Gather every line that includes the word "More", please.

--------------------------------------------------

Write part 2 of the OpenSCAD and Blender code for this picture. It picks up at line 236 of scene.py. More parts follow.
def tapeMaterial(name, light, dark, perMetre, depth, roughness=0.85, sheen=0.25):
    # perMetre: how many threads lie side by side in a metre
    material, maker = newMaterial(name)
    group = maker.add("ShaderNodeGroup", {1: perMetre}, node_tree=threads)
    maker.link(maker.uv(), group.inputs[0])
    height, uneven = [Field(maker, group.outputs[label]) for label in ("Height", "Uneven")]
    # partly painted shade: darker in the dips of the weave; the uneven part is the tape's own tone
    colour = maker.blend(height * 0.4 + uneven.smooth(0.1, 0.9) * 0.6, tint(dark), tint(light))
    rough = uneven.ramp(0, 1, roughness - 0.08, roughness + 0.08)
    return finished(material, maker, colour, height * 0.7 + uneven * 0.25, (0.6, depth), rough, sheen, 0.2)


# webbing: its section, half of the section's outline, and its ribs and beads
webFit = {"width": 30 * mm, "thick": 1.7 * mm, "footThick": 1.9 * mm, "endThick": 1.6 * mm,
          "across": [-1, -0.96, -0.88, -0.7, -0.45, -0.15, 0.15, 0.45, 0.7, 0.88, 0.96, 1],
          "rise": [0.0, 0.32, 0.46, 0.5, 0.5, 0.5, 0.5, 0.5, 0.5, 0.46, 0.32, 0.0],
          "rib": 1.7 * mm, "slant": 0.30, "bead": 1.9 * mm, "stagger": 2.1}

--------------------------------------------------

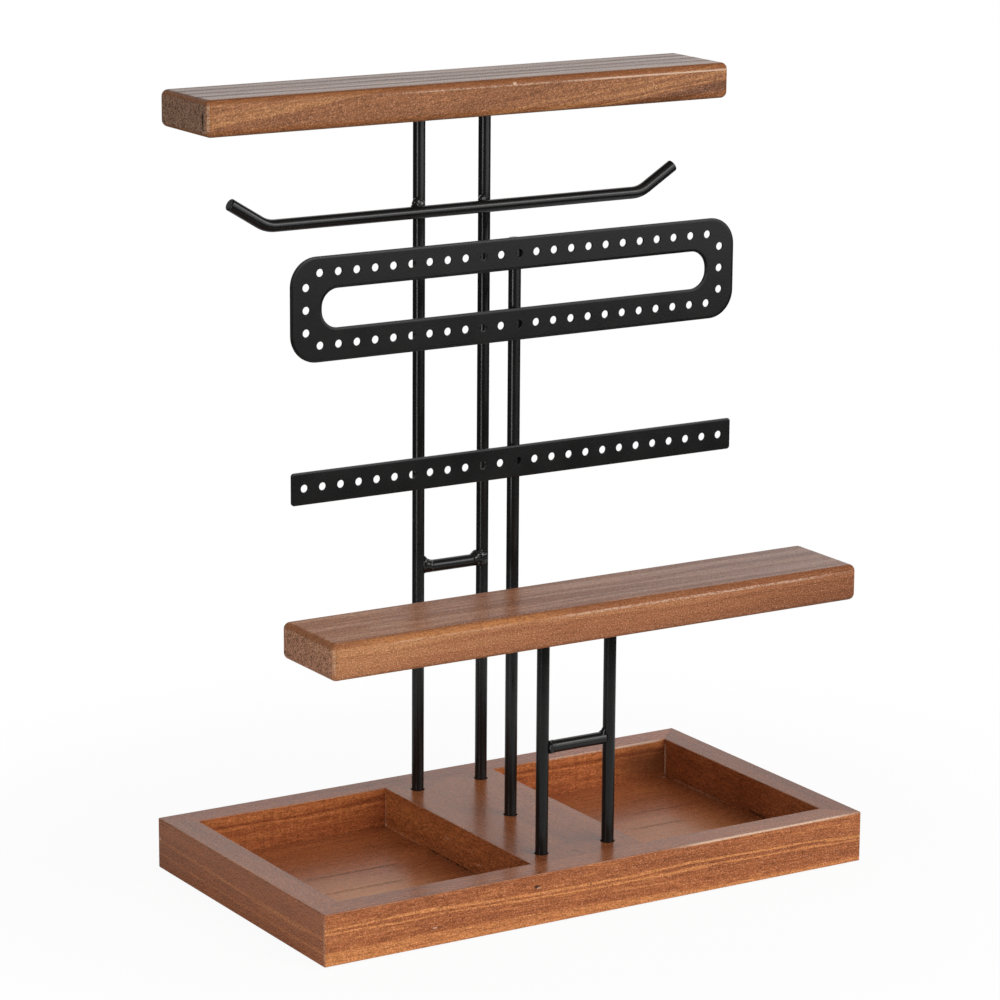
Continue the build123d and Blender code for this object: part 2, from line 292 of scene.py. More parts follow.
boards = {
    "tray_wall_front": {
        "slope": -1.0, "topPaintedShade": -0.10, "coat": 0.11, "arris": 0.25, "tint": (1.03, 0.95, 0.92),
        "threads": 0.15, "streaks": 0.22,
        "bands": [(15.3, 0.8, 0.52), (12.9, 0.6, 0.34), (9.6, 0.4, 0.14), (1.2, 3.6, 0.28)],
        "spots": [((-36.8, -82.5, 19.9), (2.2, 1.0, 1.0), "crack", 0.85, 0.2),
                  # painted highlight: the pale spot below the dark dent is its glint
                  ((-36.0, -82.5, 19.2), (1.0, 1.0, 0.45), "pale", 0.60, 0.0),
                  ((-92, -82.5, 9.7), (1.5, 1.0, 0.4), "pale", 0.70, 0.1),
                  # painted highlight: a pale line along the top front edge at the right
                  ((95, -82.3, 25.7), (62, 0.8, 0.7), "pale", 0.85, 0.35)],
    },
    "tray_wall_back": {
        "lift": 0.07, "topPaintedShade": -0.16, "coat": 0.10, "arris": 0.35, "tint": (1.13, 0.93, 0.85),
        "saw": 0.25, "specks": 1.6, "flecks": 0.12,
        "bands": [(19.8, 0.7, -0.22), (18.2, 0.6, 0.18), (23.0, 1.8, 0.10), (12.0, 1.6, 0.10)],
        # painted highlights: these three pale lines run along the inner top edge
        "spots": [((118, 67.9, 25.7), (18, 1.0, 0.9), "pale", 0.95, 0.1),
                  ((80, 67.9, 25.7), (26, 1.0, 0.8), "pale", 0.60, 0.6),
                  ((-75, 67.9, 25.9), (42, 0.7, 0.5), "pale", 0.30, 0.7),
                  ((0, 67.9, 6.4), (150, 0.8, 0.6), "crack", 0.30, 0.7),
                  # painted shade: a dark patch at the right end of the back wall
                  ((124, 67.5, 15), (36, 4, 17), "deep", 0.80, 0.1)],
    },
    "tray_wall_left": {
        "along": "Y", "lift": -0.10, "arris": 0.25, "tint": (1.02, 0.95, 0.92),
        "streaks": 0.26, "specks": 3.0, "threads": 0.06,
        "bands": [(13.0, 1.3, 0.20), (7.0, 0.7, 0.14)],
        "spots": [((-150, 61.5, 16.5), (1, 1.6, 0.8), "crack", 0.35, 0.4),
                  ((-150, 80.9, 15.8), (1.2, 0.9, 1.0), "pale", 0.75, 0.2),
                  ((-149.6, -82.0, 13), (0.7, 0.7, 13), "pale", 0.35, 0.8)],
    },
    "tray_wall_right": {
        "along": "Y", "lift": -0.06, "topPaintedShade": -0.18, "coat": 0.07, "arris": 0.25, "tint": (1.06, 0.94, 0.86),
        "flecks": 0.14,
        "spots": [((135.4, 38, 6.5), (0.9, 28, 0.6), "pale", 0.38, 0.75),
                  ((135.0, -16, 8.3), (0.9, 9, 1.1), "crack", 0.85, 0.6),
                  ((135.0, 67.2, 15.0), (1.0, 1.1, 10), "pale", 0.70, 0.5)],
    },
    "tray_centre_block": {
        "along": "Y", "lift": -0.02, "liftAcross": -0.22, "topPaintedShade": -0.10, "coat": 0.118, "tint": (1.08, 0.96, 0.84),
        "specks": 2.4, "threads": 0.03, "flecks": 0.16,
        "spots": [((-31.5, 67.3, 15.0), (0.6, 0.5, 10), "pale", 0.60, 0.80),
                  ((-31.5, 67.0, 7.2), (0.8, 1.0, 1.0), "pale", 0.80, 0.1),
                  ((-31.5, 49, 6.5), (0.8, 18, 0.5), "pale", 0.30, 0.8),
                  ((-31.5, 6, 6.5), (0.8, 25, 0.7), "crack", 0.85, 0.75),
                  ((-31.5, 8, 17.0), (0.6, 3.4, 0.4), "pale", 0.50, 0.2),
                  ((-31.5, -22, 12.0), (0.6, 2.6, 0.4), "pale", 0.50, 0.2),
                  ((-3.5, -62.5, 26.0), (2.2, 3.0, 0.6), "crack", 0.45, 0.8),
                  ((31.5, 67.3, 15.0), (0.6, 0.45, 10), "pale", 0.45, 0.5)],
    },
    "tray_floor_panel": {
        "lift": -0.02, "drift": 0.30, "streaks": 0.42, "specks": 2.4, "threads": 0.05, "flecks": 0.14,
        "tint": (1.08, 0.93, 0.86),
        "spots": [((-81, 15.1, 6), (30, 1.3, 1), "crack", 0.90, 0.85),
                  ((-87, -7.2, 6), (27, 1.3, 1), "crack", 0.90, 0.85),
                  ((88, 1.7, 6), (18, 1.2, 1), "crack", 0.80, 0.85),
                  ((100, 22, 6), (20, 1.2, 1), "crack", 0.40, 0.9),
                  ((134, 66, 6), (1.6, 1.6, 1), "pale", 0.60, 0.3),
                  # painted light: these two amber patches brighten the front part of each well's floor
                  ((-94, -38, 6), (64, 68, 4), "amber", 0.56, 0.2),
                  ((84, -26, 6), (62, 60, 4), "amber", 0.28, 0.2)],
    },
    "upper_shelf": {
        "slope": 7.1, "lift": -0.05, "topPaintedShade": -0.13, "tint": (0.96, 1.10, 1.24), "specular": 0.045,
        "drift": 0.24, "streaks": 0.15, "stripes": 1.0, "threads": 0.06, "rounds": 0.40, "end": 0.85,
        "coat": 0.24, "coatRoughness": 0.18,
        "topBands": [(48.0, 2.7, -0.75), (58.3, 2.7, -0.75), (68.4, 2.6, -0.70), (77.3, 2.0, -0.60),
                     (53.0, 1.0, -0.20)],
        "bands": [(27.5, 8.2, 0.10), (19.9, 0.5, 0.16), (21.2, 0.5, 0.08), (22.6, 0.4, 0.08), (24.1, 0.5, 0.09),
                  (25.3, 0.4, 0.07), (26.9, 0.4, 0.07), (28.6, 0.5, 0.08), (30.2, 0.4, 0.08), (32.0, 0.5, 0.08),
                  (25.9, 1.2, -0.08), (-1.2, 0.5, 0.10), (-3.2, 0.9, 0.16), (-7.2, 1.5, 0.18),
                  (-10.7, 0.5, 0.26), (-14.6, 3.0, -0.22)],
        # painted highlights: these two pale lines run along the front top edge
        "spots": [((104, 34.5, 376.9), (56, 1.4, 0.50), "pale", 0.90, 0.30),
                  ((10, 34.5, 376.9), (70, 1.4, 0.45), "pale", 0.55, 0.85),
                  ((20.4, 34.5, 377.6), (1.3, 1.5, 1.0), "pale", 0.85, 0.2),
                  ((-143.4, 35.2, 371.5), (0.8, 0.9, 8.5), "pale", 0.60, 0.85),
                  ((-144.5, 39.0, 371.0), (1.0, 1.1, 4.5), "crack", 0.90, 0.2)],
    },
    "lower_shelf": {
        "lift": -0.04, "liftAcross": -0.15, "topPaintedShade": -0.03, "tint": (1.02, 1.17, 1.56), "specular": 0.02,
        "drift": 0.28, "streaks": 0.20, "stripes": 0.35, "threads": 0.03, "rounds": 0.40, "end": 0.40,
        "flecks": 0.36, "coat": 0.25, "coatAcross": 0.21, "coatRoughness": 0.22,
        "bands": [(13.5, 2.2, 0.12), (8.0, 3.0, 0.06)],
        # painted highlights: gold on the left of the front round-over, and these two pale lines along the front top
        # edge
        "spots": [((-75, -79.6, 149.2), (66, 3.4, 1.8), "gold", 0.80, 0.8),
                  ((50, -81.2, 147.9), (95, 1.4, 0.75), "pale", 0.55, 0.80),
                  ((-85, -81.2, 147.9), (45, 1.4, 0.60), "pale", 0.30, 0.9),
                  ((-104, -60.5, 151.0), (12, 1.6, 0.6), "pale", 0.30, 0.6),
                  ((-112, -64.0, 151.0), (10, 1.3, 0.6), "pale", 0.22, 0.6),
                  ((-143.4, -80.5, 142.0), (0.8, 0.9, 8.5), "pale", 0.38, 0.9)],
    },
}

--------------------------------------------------

▶ _Completed task_
Write part 2 of the OpenSCAD and Blender code for this picture. It picks up at line 236 of scene.py. More parts follow.
Continue the build123d and Blender code for this object: part 2, from line 292 of scene.py. More parts follow.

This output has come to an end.